An astute commenter pointed out that I misread the numbers in the paper on sleep and fat loss. I wrote that out of the total 3.0 kg lost, the high-sleep group lost 2.4 kg as fat, and the low-sleep group lost 1.4 kg of fat out of 2.9 kg total.
In fact, the high-sleep group lost 1.4 out of 2.9 kg as fat, and the low-sleep group lost 0.6 out of 3.0 kg as fat. So I got the numbers all mixed up. Sorry for the mistake. The main point of the post still stands though: sleep deprivation negatively influences body composition.
The correct numbers are even more interesting than the ones I made up. Even in the high-sleep group, nearly half the body weight lost by simple calorie restriction was lean mass. That doesn't make calorie restriction look very good!

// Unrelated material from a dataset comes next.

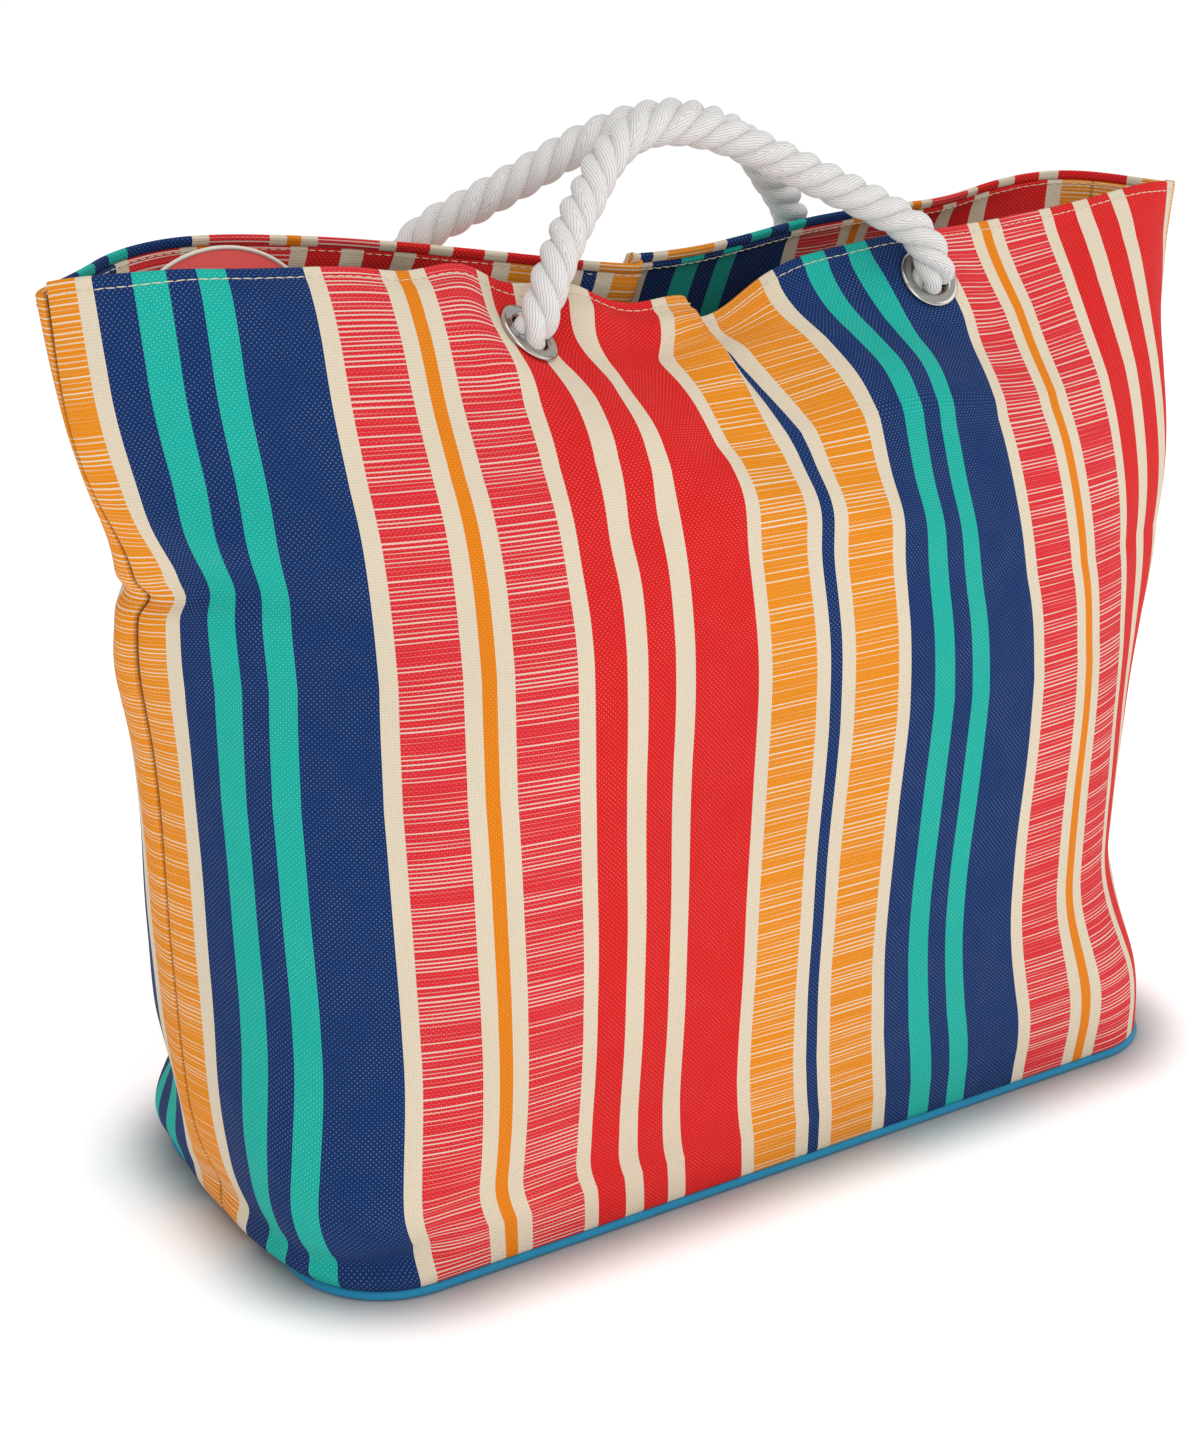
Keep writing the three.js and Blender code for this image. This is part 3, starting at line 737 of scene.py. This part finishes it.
def plain_canvas(name, base, over, period_across=THREAD_ACROSS, period_up=THREAD_UP, use_uv=True):
    """A one-colour woven cloth with lighter threads on top."""
    nodes = Nodes(name)
    if use_uv:
        u, v = nodes.uv()
    else:
        split = nodes.add("ShaderNodeSeparateXYZ", {0: nodes.place()})
        u, v = split.outputs[0], split.outputs[1]
    across = nodes.wave(u, period_across)
    crossing = nodes.math("MULTIPLY", across, nodes.wave(v, period_up))
    dots = nodes.step(crossing, 0.2, 0.9)
    patchy = nodes.noise(nodes.place(), 30.0, 4.0)
    colour = nodes.mix(nodes.math("MULTIPLY", dots, 0.6), base, over)
    colour = nodes.mix(nodes.math("MULTIPLY", patchy, 0.12), colour, (0.05, 0.05, 0.05))
    nodes.bump(nodes.math("ABSOLUTE", crossing), 0.14, 0.6)
    return nodes.finish(Base_Color=colour, Roughness=0.82, Sheen_Weight=0.1)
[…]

In the sleep-deprived group, 80% of the weight lost by calorie restriction came out of lean mass. Ouch!
That illustrates one of the reasons why I'm skeptical of simple calorie restriction as a means of fat loss. When the body "wants" to be fat, it will sacrifice lean mass to preserve fat tissue. For example, the genetically obese Zucker rat cannot be starved thin. If you try to put it on a severe calorie-restricted diet, it will literally die fat because it will cannibalize its own lean mass (muscle, heart, brain, etc.) to spare the fat. That's an extreme example, but it illustrates the point.
The key is not only to balance energy intake with expenditure (which the brain does automatically when it's working correctly), but to allocate energy appropriately to lean and fat mass.